● Exercise details: Copy out each line of the material below that holds the string "into".

## Begin Record list

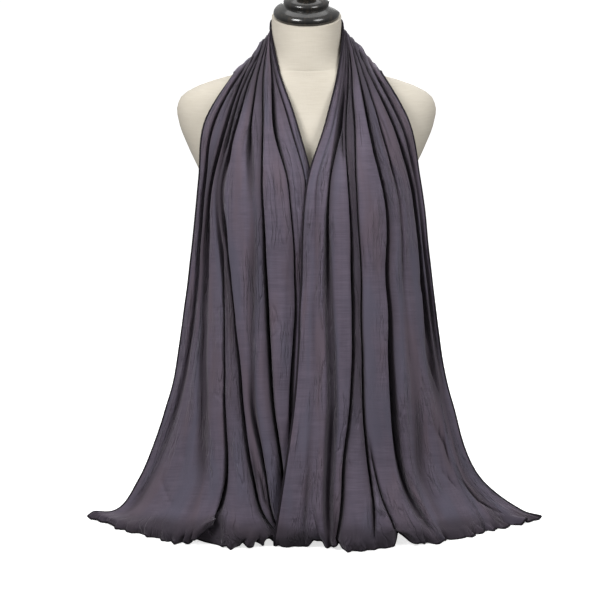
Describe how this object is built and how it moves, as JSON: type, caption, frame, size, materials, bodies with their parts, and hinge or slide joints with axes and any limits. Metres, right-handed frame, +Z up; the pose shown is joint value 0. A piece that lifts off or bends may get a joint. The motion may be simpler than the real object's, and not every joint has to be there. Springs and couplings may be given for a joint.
{
  "type": "jersey hijab shawl draped on a limbless dress form",
  "caption": "Plain dark mauve-grey jersey shawl hung round the neck of a linen dress form, both ends falling in long folds to a ruffled hem on the surface.",
  "frame": {"origin": "centre of the dress form's flat bottom, on the surface that the form and the hems stand on", "axes": "+Z up the form to its neck cap, -Y the way the form faces, +X the form's own left, where the upper end of the shawl hangs"},
  "size_m": [0.6701, 0.3474, 0.7947],
  "materials": {
    "linen": "smooth pale beige linen stretched over a hard bust, matt",
    "black_lacquer": "turned wood under glossy black lacquer",
    "jersey": "fine dark mauve-grey viscose jersey with faint cross streaks and a soft sheen"
  },
  "bodies": {
    "root": {"torso": "linen", "neck_cap": "black_lacquer", "shawl_back_neck": "jersey", "shawl_front_left": "jersey", "shawl_front_right": "jersey"}
  },
  "joints": []
}
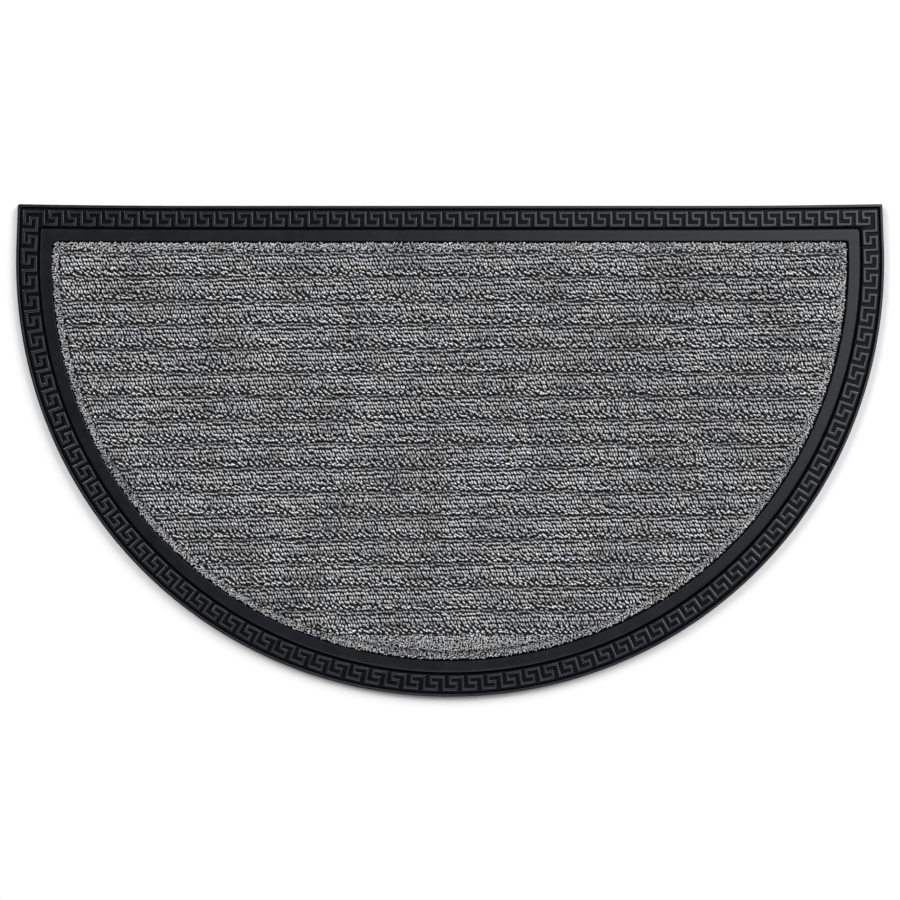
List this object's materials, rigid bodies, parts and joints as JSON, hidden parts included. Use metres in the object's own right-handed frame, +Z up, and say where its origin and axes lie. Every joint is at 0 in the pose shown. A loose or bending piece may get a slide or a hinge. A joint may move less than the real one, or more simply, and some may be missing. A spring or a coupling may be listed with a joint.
{
  "type": "half-round doormat",
  "caption": "Half-round doormat: black moulded rubber base with a raised Greek key border, round a grey loop-pile carpet pressed into ribs.",
  "frame": {"origin": "middle of the mat's footprint, on the floor", "axes": "+X along the straight edge, +Y towards the straight edge, +Z up"},
  "size_m": [0.7, 0.3971, 0.0076],
  "materials": {
    "rubber": "matt black moulded rubber",
    "carpet": "heather grey loop pile, pressed into ribs"
  },
  "bodies": {
    "root": {"rubber_base": "rubber", "carpet_panel": "carpet"}
  },
  "joints": []
}
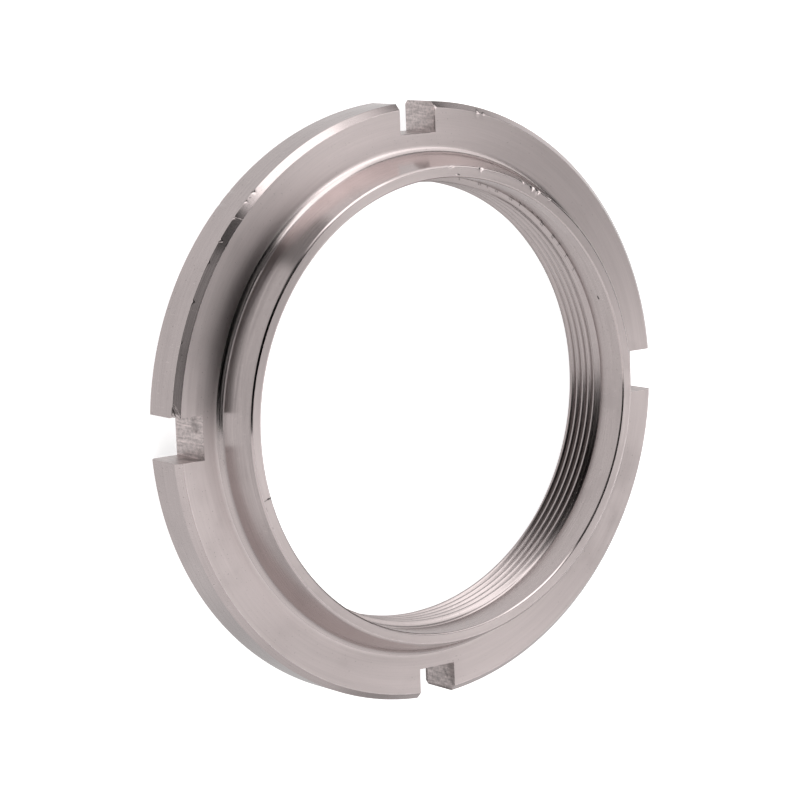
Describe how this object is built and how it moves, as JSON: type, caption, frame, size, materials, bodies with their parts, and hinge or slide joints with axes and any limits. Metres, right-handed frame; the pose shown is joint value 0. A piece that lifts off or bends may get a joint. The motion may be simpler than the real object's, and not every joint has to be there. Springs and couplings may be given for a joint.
{
  "type": "bearing lock nut",
  "caption": "Round lock nut with a fine internal thread, a tapered collar that bears on a bearing, and spanner slots round its flange.",
  "frame": {"origin": "on the bore's axis, in the plane of the back face that the nut rests on", "axes": "+Z along the bore's axis, from the back face towards the collar's end; the four spanner slots lie on +X, +Y, -X and -Y"},
  "size_m": [0.0998, 0.0998, 0.014],
  "materials": {
    "turned_steel": "turned, bright"
  },
  "bodies": {
    "root": {"lock_nut": "turned_steel"}
  },
  "joints": []
}
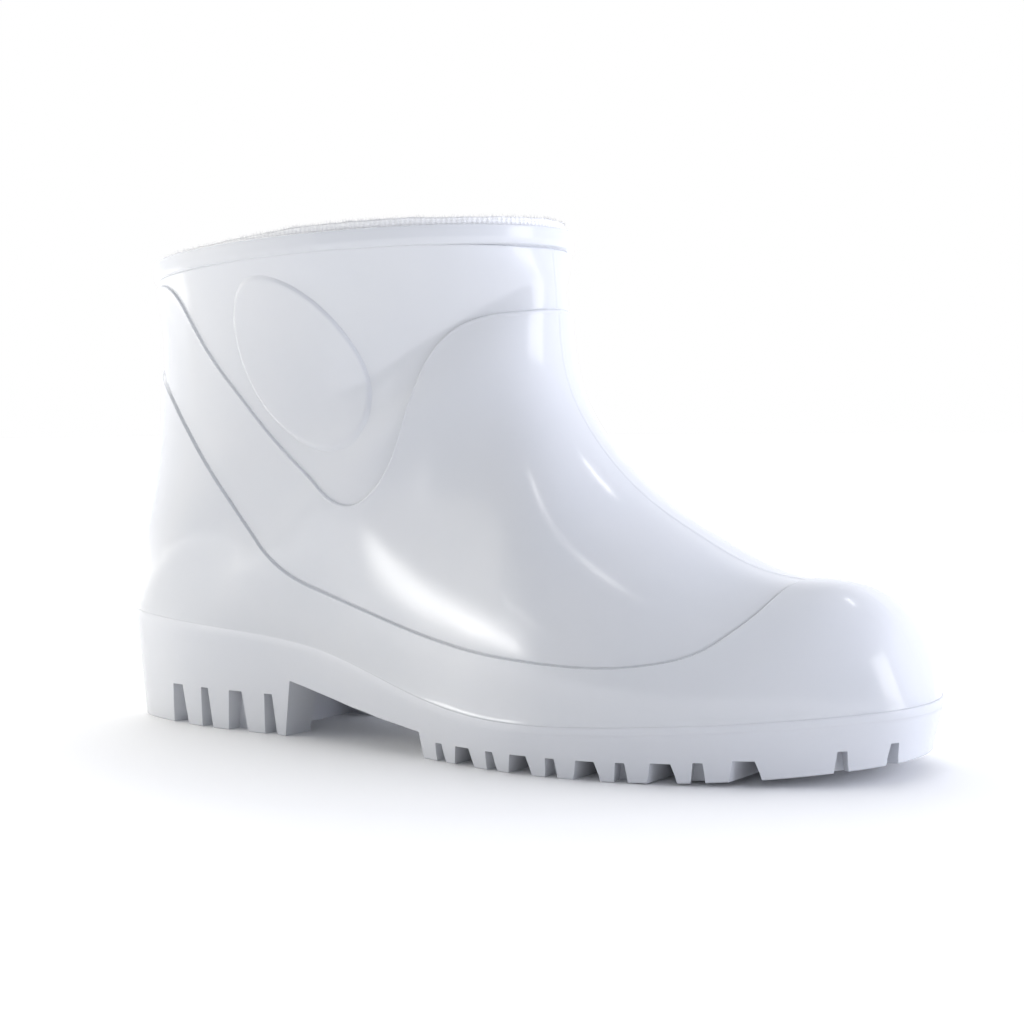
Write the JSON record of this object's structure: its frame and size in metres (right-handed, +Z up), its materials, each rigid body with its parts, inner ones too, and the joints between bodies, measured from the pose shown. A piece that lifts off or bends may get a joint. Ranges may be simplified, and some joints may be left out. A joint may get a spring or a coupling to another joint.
{
  "type": "short work boot",
  "caption": "Short slip-on work boot for the right foot, moulded whole, with a shaped upper, a rolled collar band, ankle pads, a heel and a lugged sole.",
  "frame": {"origin": "on the floor under the middle of the boot's bounding box", "axes": "+X from heel to toe, +Y to the inner side of the right foot, +Z up"},
  "size_m": [0.3006, 0.1072, 0.1675],
  "materials": {
    "upper": "glossy moulded PVC, white with a cool grey cast",
    "outsole": "moulded PVC, satin gloss, white with a cool grey cast",
    "insole": "matt knitted cloth, pale grey"
  },
  "bodies": {
    "root": {"outsole": "outsole", "upper": "upper", "insole": "insole"}
  },
  "joints": []
}
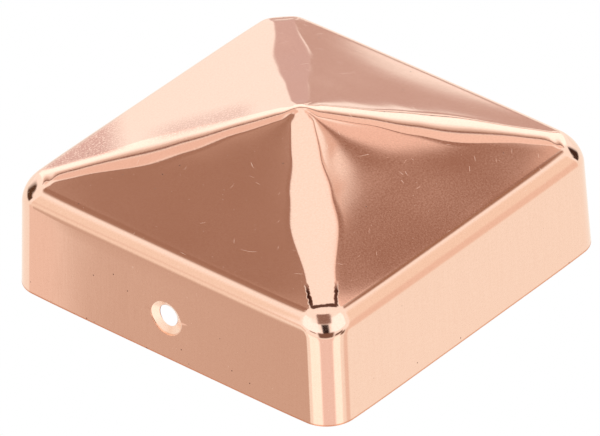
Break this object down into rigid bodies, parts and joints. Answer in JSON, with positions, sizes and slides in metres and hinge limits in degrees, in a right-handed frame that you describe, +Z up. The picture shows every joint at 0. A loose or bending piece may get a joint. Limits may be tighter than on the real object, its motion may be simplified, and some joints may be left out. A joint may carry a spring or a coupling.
{
  "type": "fence post cap",
  "caption": "Low pyramid cap pressed from one copper sheet. It slips over the top of a square timber post, and screws go in through countersunk side holes.",
  "frame": {"origin": "centre of the rim plane, which is the bottom of the cap's box", "axes": "+Z up to the apex, X through the two walls that have a screw hole, Y through the two plain walls"},
  "size_m": [0.093, 0.093, 0.0401],
  "materials": {
    "copper": "bright copper with fine handling scratches"
  },
  "bodies": {
    "root": {"cap_shell": "copper"}
  },
  "joints": []
}
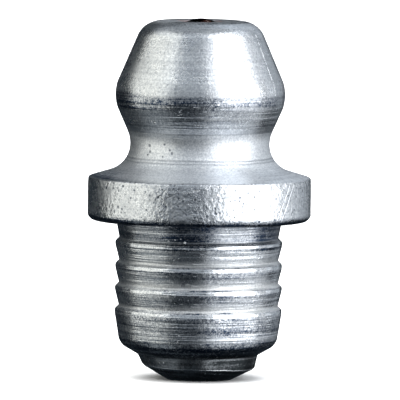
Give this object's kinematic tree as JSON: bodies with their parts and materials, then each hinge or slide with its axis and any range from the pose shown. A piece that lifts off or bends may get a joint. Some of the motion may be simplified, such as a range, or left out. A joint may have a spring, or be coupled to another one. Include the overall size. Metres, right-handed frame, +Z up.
{
  "type": "grease nipple",
  "caption": "Straight drive-in grease nipple: coned coupler head with ball check, waisted neck, round flange and barbed press-in shank with a crimped nose.",
  "frame": {"origin": "on the nipple's axis at the underside of the flange, the face that comes down on the machine", "axes": "+Z up the axis from the shank to the head; X and Y are square to it, and the turned body looks the same from all sides"},
  "size_m": [0.0086, 0.0086, 0.0139],
  "materials": {
    "body": "turned free-cutting steel, bright zinc plated, fine turning marks, small pits and light handling scratches",
    "ball": "ground and polished hardened steel, with a film of oil",
    "spring": "drawn spring wire, lightly oiled"
  },
  "bodies": {
    "body": {"nipple_body": "body", "valve_spring": "spring"},
    "ball": {"check_ball": "ball"}
  },
  "joints": [
    {"name": "ball_lift", "type": "slide", "parent": "body", "child": "ball", "axis": [0, 0, 1], "range_m": [-0.0008, 0], "stiffness_N_per_m": 1250, "springref_m": 0.0004, "deforming": ["valve_spring"]}
  ]
}
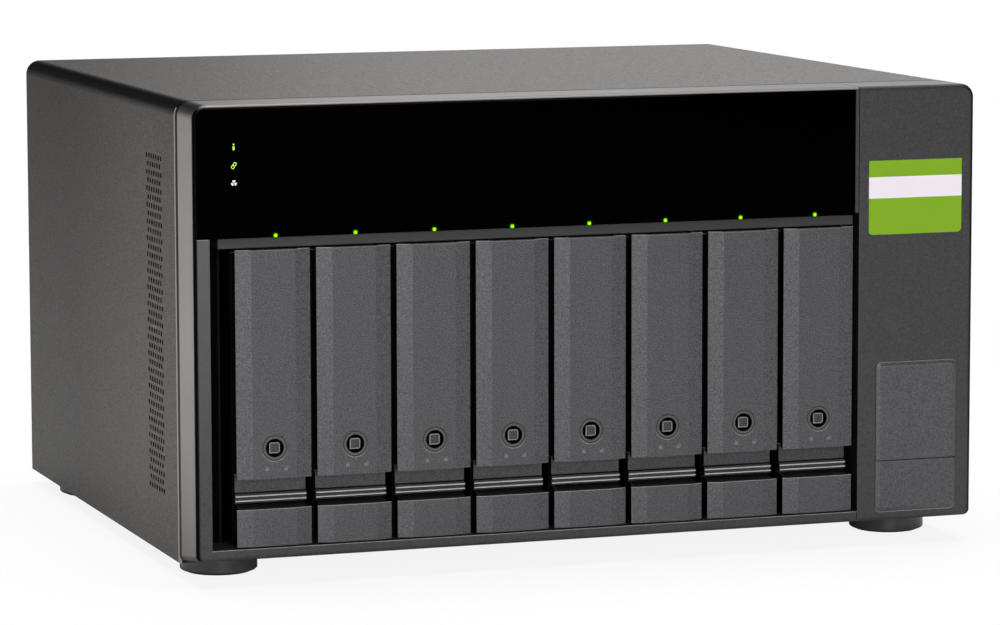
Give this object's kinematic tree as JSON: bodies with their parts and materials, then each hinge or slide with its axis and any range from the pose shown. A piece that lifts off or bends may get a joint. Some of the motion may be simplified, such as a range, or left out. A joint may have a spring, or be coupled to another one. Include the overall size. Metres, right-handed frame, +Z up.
{
  "type": "disk shelf enclosure",
  "caption": "Free-standing desktop disk enclosure: metal case on round feet, gloss dark fascia, and a row of upright lockable drive trays with hinged handles.",
  "frame": {"origin": "on the floor under the middle of the bounding box", "axes": "+X to the right seen from the front, +Y towards the back, +Z up"},
  "size_m": [0.3292, 0.2796, 0.1882],
  "materials": {
    "black_plastic": "moulded",
    "cage_steel": "galvanised",
    "circuit_board": "solder mask",
    "cover_sheet": "fine textured powder coat",
    "dark_trim": "matt",
    "fan_plastic": "moulded",
    "foot_plastic": "gloss",
    "front_moulding": "fine spark-eroded grain",
    "gloss_fascia": "high gloss",
    "label_film": "printed film",
    "lamp_lens": "clear lens, lit green",
    "lock_plastic": "satin",
    "pad_rubber": "matt",
    "pillar_cover": "fine grain",
    "port_shell": "plated",
    "screw_metal": "dark plated",
    "supply_case": "plain sheet case",
    "tray_moulding": "fine spark-eroded grain"
  },
  "bodies": {
    "chassis": {"bezel_frame": "front_moulding", "bezel_pillar": "front_moulding", "fascia_panel": "gloss_fascia", "header_bar": "dark_trim", "indicator_lenses": "lamp_lens", "insert_lower": "pillar_cover", "insert_upper": "pillar_cover", "info_label": "label_film", "top_cover": "cover_sheet", "base_pan": "cage_steel", "rear_panel": "cover_sheet", "cage_plates": "cage_steel", "cage_sides": "cage_steel", "backplane_board": "circuit_board", "drive_connectors": "black_plastic", "control_board": "circuit_board", "usb_port": "port_shell", "power_supply": "supply_case", "ac_inlet": "black_plastic", "fan_frames": "fan_plastic", "feet": "foot_plastic", "foot_pads": "pad_rubber", "chassis_screws": "screw_metal"},
    "tray_1": {"tray_carrier_1": "tray_moulding"},
    "handle_1": {"tray_handle_1": "tray_moulding"},
    "lock_1": {"tray_lock_1": "lock_plastic"},
    "catch_1": {"tray_catch_1": "tray_moulding"},
    "tray_2": {"tray_carrier_2": "tray_moulding"},
    "handle_2": {"tray_handle_2": "tray_moulding"},
    "lock_2": {"tray_lock_2": "lock_plastic"},
    "catch_2": {"tray_catch_2": "tray_moulding"},
    "tray_3": {"tray_carrier_3": "tray_moulding"},
    "handle_3": {"tray_handle_3": "tray_moulding"},
    "lock_3": {"tray_lock_3": "lock_plastic"},
    "catch_3": {"tray_catch_3": "tray_moulding"},
    "tray_4": {"tray_carrier_4": "tray_moulding"},
    "handle_4": {"tray_handle_4": "tray_moulding"},
    "lock_4": {"tray_lock_4": "lock_plastic"},
    "catch_4": {"tray_catch_4": "tray_moulding"},
    "tray_5": {"tray_carrier_5": "tray_moulding"},
    "handle_5": {"tray_handle_5": "tray_moulding"},
    "lock_5": {"tray_lock_5": "lock_plastic"},
    "catch_5": {"tray_catch_5": "tray_moulding"},
    "tray_6": {"tray_carrier_6": "tray_moulding"},
    "handle_6": {"tray_handle_6": "tray_moulding"},
    "lock_6": {"tray_lock_6": "lock_plastic"},
    "catch_6": {"tray_catch_6": "tray_moulding"},
    "tray_7": {"tray_carrier_7": "tray_moulding"},
    "handle_7": {"tray_handle_7": "tray_moulding"},
    "lock_7": {"tray_lock_7": "lock_plastic"},
    "catch_7": {"tray_catch_7": "tray_moulding"},
    "tray_8": {"tray_carrier_8": "tray_moulding"},
    "handle_8": {"tray_handle_8": "tray_moulding"},
    "lock_8": {"tray_lock_8": "lock_plastic"},
    "catch_8": {"tray_catch_8": "tray_moulding"},
    "fan_rotor_left": {"fan_rotor_left": "fan_plastic"},
    "fan_rotor_right": {"fan_rotor_right": "fan_plastic"},
    "power_rocker": {"power_switch": "black_plastic"},
    "selector_knob": {"fan_selector": "black_plastic"}
  },
  "joints": [
    {"name": "tray_1_slide", "type": "slide", "parent": "chassis", "child": "tray_1", "axis": [0, -1, 0], "range_m": [0, 0.175]},
    {"name": "tray_2_slide", "type": "slide", "parent": "chassis", "child": "tray_2", "axis": [0, -1, 0], "range_m": [0, 0.175]},
    {"name": "tray_3_slide", "type": "slide", "parent": "chassis", "child": "tray_3", "axis": [0, -1, 0], "range_m": [0, 0.175]},
    {"name": "tray_4_slide", "type": "slide", "parent": "chassis", "child": "tray_4", "axis": [0, -1, 0], "range_m": [0, 0.175]},
    {"name": "tray_5_slide", "type": "slide", "parent": "chassis", "child": "tray_5", "axis": [0, -1, 0], "range_m": [0, 0.175]},
    {"name": "tray_6_slide", "type": "slide", "parent": "chassis", "child": "tray_6", "axis": [0, -1, 0], "range_m": [0, 0.175]},
    {"name": "tray_7_slide", "type": "slide", "parent": "chassis", "child": "tray_7", "axis": [0, -1, 0], "range_m": [0, 0.175]},
    {"name": "tray_8_slide", "type": "slide", "parent": "chassis", "child": "tray_8", "axis": [0, -1, 0], "range_m": [0, 0.175]},
    {"name": "fan_left_spin", "type": "hinge", "parent": "chassis", "child": "fan_rotor_left", "pos_m": [-0.08319, 0.1235, 0.088], "axis": [0, 1, 0], "continuous": true},
    {"name": "fan_right_spin", "type": "hinge", "parent": "chassis", "child": "fan_rotor_right", "pos_m": [0.03831, 0.1235, 0.088], "axis": [0, 1, 0], "continuous": true},
    {"name": "power_rocker_tip", "type": "hinge", "parent": "chassis", "child": "power_rocker", "pos_m": [0.13886, 0.132, 0.04], "axis": [-1, 0, 0], "range_deg": [0, 18]},
    {"name": "fan_selector_slide", "type": "slide", "parent": "chassis", "child": "selector_knob", "axis": [0, 0, 1], "range_m": [0, 0.006]},
    {"name": "handle_1_hinge", "type": "hinge", "parent": "tray_1", "child": "handle_1", "pos_m": [-0.13286, -0.1358, 0.1255], "axis": [-1, 0, 0], "range_deg": [0, 60]},
    {"name": "handle_2_hinge", "type": "hinge", "parent": "tray_2", "child": "handle_2", "pos_m": [-0.10009, -0.1358, 0.1255], "axis": [-1, 0, 0], "range_deg": [0, 60]},
    {"name": "handle_3_hinge", "type": "hinge", "parent": "tray_3", "child": "handle_3", "pos_m": [-0.06731, -0.1358, 0.1255], "axis": [-1, 0, 0], "range_deg": [0, 60]},
    {"name": "handle_4_hinge", "type": "hinge", "parent": "tray_4", "child": "handle_4", "pos_m": [-0.03454, -0.1358, 0.1255], "axis": [-1, 0, 0], "range_deg": [0, 60]},
    {"name": "handle_5_hinge", "type": "hinge", "parent": "tray_5", "child": "handle_5", "pos_m": [-0.00176, -0.1358, 0.1255], "axis": [-1, 0, 0], "range_deg": [0, 60]},
    {"name": "handle_6_hinge", "type": "hinge", "parent": "tray_6", "child": "handle_6", "pos_m": [0.03101, -0.1358, 0.1255], "axis": [-1, 0, 0], "range_deg": [0, 60]},
    {"name": "handle_7_hinge", "type": "hinge", "parent": "tray_7", "child": "handle_7", "pos_m": [0.06379, -0.1358, 0.1255], "axis": [-1, 0, 0], "range_deg": [0, 60]},
    {"name": "handle_8_hinge", "type": "hinge", "parent": "tray_8", "child": "handle_8", "pos_m": [0.09656, -0.1358, 0.1255], "axis": [-1, 0, 0], "range_deg": [0, 60]},
    {"name": "lock_1_turn", "type": "hinge", "parent": "handle_1", "child": "lock_1", "pos_m": [-0.13286, -0.139, 0.0541], "axis": [0, 1, 0], "range_deg": [0, 90]},
    {"name": "lock_2_turn", "type": "hinge", "parent": "handle_2", "child": "lock_2", "pos_m": [-0.10009, -0.139, 0.0541], "axis": [0, 1, 0], "range_deg": [0, 90]},
    {"name": "lock_3_turn", "type": "hinge", "parent": "handle_3", "child": "lock_3", "pos_m": [-0.06731, -0.139, 0.0541], "axis": [0, 1, 0], "range_deg": [0, 90]},
    {"name": "lock_4_turn", "type": "hinge", "parent": "handle_4", "child": "lock_4", "pos_m": [-0.03454, -0.139, 0.0541], "axis": [0, 1, 0], "range_deg": [0, 90]},
    {"name": "lock_5_turn", "type": "hinge", "parent": "handle_5", "child": "lock_5", "pos_m": [-0.00176, -0.139, 0.0541], "axis": [0, 1, 0], "range_deg": [0, 90]},
    {"name": "lock_6_turn", "type": "hinge", "parent": "handle_6", "child": "lock_6", "pos_m": [0.03101, -0.139, 0.0541], "axis": [0, 1, 0], "range_deg": [0, 90]},
    {"name": "lock_7_turn", "type": "hinge", "parent": "handle_7", "child": "lock_7", "pos_m": [0.06379, -0.139, 0.0541], "axis": [0, 1, 0], "range_deg": [0, 90]},
    {"name": "lock_8_turn", "type": "hinge", "parent": "handle_8", "child": "lock_8", "pos_m": [0.09656, -0.139, 0.0541], "axis": [0, 1, 0], "range_deg": [0, 90]},
    {"name": "catch_1_press", "type": "slide", "parent": "tray_1", "child": "catch_1", "axis": [0, 1, 0], "range_m": [0, 0.0015], "stiffness_N_per_m": 400, "springref_m": -0.002},
    {"name": "catch_2_press", "type": "slide", "parent": "tray_2", "child": "catch_2", "axis": [0, 1, 0], "range_m": [0, 0.0015], "stiffness_N_per_m": 400, "springref_m": -0.002},
    {"name": "catch_3_press", "type": "slide", "parent": "tray_3", "child": "catch_3", "axis": [0, 1, 0], "range_m": [0, 0.0015], "stiffness_N_per_m": 400, "springref_m": -0.002},
    {"name": "catch_4_press", "type": "slide", "parent": "tray_4", "child": "catch_4", "axis": [0, 1, 0], "range_m": [0, 0.0015], "stiffness_N_per_m": 400, "springref_m": -0.002},
    {"name": "catch_5_press", "type": "slide", "parent": "tray_5", "child": "catch_5", "axis": [0, 1, 0], "range_m": [0, 0.0015], "stiffness_N_per_m": 400, "springref_m": -0.002},
    {"name": "catch_6_press", "type": "slide", "parent": "tray_6", "child": "catch_6", "axis": [0, 1, 0], "range_m": [0, 0.0015], "stiffness_N_per_m": 400, "springref_m": -0.002},
    {"name": "catch_7_press", "type": "slide", "parent": "tray_7", "child": "catch_7", "axis": [0, 1, 0], "range_m": [0, 0.0015], "stiffness_N_per_m": 400, "springref_m": -0.002},
    {"name": "catch_8_press", "type": "slide", "parent": "tray_8", "child": "catch_8", "axis": [0, 1, 0], "range_m": [0, 0.0015], "stiffness_N_per_m": 400, "springref_m": -0.002}
  ]
}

## End Record list

● Solution:
  "caption": "Half-round doormat: black moulded rubber base with a raised Greek key border, round a grey loop-pile carpet pressed into ribs.",
    "carpet": "heather grey loop pile, pressed into ribs"
Break this object down into rigid bodies, parts and joints. Answer in JSON, with positions, sizes and slides in metres and hinge limits in degrees, in a right-handed frame that you describe, +Z up. The picture shows every joint at 0. A loose or bending piece may get a joint. Limits may be tighter than on the real object, its motion may be simplified, and some joints may be left out. A joint may carry a spring or a coupling.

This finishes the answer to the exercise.